> [THE REQUEST]:
Where a line holds the string "with", return that line.

> [PROVIDED DATA]:

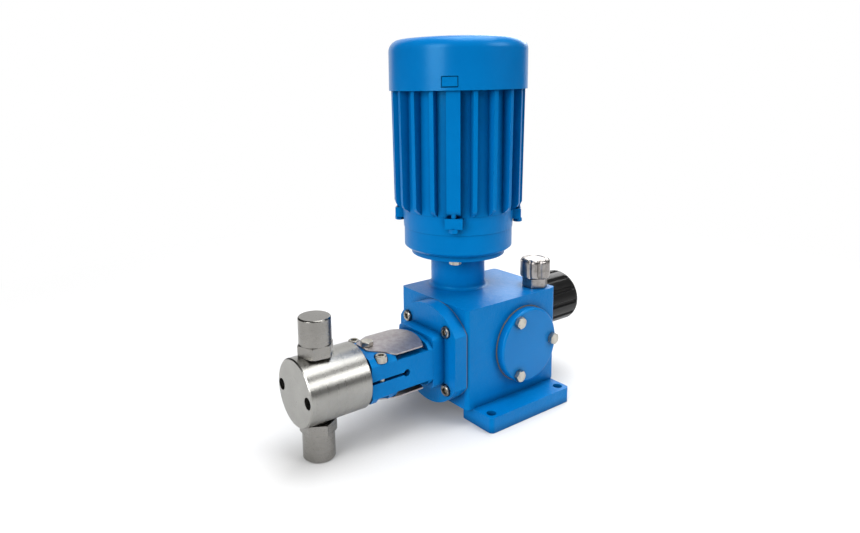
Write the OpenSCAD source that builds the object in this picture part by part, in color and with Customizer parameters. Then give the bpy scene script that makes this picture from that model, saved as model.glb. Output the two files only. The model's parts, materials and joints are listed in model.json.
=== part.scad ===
// Plunger metering pump with a vertical motor, a worm gearbox and a stroke knob.
// Origin: centre of the four foot holes, on the underside of the foot.
// +X points to the stroke knob, -X to the pump head, -Y to the round side cover, +Z up.

/* [Foot] */
// Distance between the foot holes along the pump
foot_pitch_x = 88; // [84:1:92]
// Distance between the foot holes across the pump
foot_pitch_y = 127; // [124:1:132]
// Diameter of the foot holes
foot_hole_d = 9; // [7:0.1:10]
// Distance from a foot hole to the end of its rail
foot_end = 7.5; // [6.5:0.5:12]
// Distance from a foot hole to the outer edge of its rail
foot_edge = 8.25; // [7:0.25:11]
// Width of each foot rail
rail_w = 39.5; // [36:0.5:41]
// Thickness of the foot rails
foot_t = 14.5; // [12:0.5:16]

/* [Gearbox case] */
// Distance from the foot centre to the front face of the case
case_front = 59; // [58:0.5:62]
// Distance from the foot centre to the rear face of the case
case_rear = 56; // [55:0.5:60]
// Width of the case
case_w = 96; // [95:1:104]
// Height of the case above the foot
case_h = 93.5; // [92:0.5:100]
// Wall thickness of the case
case_wall = 7; // [6:0.5:8]
// Corner radius of the case
case_r = 4; // [2:0.5:6]
// Length of the wide part of the case, which holds the worm
gear_case_l = 86; // [84:1:90]
// Clearance of the worm wheel to the far side of the case
wheel_side = 0.5; // [0.4:0.1:1]
// Height of the plunger axis above the foot
axis_rise = 47; // [46.5:0.5:50]
// Distance of the plunger axis from the foot's centre line
plunger_off = 8.5; // [8:0.5:9]
// Radius of the opening behind the side cover
cover_bore_r = 25; // [24:0.5:26]
// Radius of the plugged drain hole
drain_r = 6; // [5:0.5:7]

/* [Neck] */
// Distance of the motor axis from the foot's centre line
motor_off = 21.5; // [21:0.5:22]
// Distance of the motor axis in front of the foot centre
motor_back = 8.5; // [8:0.5:10]
// Outer radius of the neck
neck_r = 26.5; // [25:0.5:28]
// Inner radius of the neck
neck_bore_r = 19.5; // [18:0.5:20.5]
// Height of the neck between the case and its flange
neck_h = 33.4; // [30:0.2:38]
// Radius of the blend at the foot of the neck
neck_fillet = 3.5; // [1:0.5:5]
// Radius of the neck's top flange
neck_flange_r = 45.5; // [44:0.5:48]
// Thickness of the neck's top flange
neck_flange_t = 5.6; // [4:0.2:8]
// Radius of the bolt circle in the neck's top flange
neck_bolt_r = 37.5; // [36:0.5:39]

/* [Fasteners] */
// Thread diameter of the M6 screws
m6_d = 6; // [5.9:0.1:6]
// Width across flats of the hexagon heads
hex_af = 10; // [9:0.5:11]
// Height of the hexagon heads
hex_h = 4; // [3:0.5:5]
// Diameter of the socket heads
socket_d = 10; // [9:0.5:10.5]
// Height of the socket heads
socket_h = 6; // [5:0.5:6.5]
// Width across flats of the hexagon socket
socket_af = 5; // [4:0.5:6]
// Depth of the hexagon socket
socket_depth = 3; // [2:0.5:4]
// Radial clearance of a screw in its hole
screw_gap = 0.1; // [0.05:0.05:0.3]

/* [Side cover] */
// Radius of the side cover
cover_r = 35.6; // [34.5:0.2:38]
// Thickness of the side cover outside the case
cover_t = 7.6; // [6:0.2:9]
// Radius of the rounded rim of the side cover
cover_rim = 2.3; // [1:0.1:2.4]
// Depth of the cover's spigot inside the case
cover_spigot = 10; // [9.6:0.2:12]
// Radius of the circle of cover bolts
cover_bolt_r = 30; // [30:0.5:31]
// Thickness of the flat gaskets
gasket_t = 0.6; // [0.4:0.1:1]
// How far the cover gasket shows beyond the cover
gasket_lip = 0.9; // [0:0.1:1.5]

/* [Lantern] */
// Radius of the lantern's flange
lantern_flange_r = 46.5; // [45:0.5:46.5]
// Half width across the flats of the lantern's flange
lantern_flange_half = 39.5; // [38:0.5:41]
// Thickness of the lantern's flange
lantern_flange_t = 13.4; // [11:0.2:15]
// Distance of the flange screws from the plunger axis, each way
lantern_screw_off = 27.3; // [26.5:0.1:28]
// Depth to which the flange screw heads are sunk
lantern_sink = 3.4; // [2:0.2:6]
// Width of the pad between the flange and the arms
pad_w = 50; // [49.8:0.2:54]
// Height of the pad between the flange and the arms
pad_h = 48.5; // [46:0.5:52]
// Length of the pad
pad_l = 13; // [10:0.5:16]
// Edge radius of the pad
pad_r = 5; // [3:0.5:7]
// Length of the arms and the clamp from the pad to the front
lantern_l = 64.9; // [63:0.1:68]
// Outer radius of the lantern's body
lantern_r = 28.6; // [28:0.1:30]
// Half width across the flats of the lantern's body
lantern_half = 24.9; // [24.5:0.1:25.5]
// Bore radius of the lantern behind the clamp
lantern_bore_r = 20; // [18:0.5:20.5]
// Bore radius of the clamp
clamp_bore_r = 17.4; // [16.5:0.1:17.5]
// Length of the clamp ring
clamp_l = 25.9; // [22:0.1:28]
// Half height of the arms
arm_half = 13.9; // [12:0.1:14]
// Distance from the pad to the rear end of the windows
window_gap = 5; // [3:0.5:8]
// Inner corner radius of the windows
window_r = 4; // [2:0.5:6]
// Height of the clamp's slit
slit_h = 2.6; // [1.5:0.1:4]
// Diameter of the relief hole at the end of the slit
slit_hole_d = 6.4; // [5:0.2:8]
// Distance from the lantern's front to the relief hole
slit_l = 36.2; // [30:0.2:40]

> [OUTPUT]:
Write the OpenSCAD source that builds the object in this picture part by part, in color and with Customizer parameters. Then give the bpy scene script that makes this picture from that model, saved as model.glb. Output the two files only. The model's parts, materials and joints are listed in model.json.
// Plunger metering pump with a vertical motor, a worm gearbox and a stroke knob.